In how many ways can a team of $4$ boys and $4$ girls be selected out of $6$ boys and $5$ girls if a particular boy and a particular girl refuse to work together.
My attempt:
Case 1: That particular boy is not considered. So, 4 boys to be selected out of 5 boys. 4 girls to be selected out of 5 girls. So, $\dbinom{5}{4} \cdot \dbinom{5}{4}=25$
Case 2: That particular girl is not considered. So, 4 boys to be selected out of 6 boys. And 4 girls to be selected out of 4 girls. So, $\dbinom{6}{4}\cdot\dbinom{4}{4}=15$
Case 3: That particular boy and girl are not considered. So, 4 boys out of 5 and 4 girls out of 4. So, $\dbinom{5}{4}\cdot\dbinom{4}{4}=5$
So, total cases: $45$.
Answer is given as $35$.
What's my mistake?
Best Answer
You ought to subtract case 3 from cases 1 and 2, not add it.

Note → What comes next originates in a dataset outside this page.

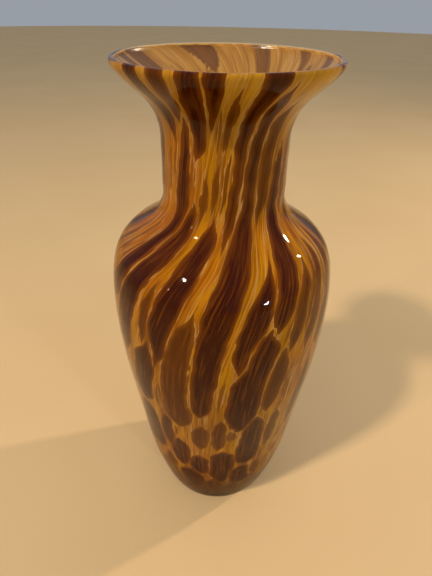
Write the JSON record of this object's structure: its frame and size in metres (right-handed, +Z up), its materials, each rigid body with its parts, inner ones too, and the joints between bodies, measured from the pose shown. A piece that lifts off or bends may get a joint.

Out of the 25 possibilities in case 1, some of them are also counted in case 2. Case 3 tells you exactly that this overlap is 5 large. So adding cases 1 and 2, you get 40 possibilities. But five cases appear twice each among these 40. Thus the number of actual possibilities is 35.
Alternatively, just count all possibilities without restrictions, then subtract the number of invalid choices, where both the boy and the girl were chosen.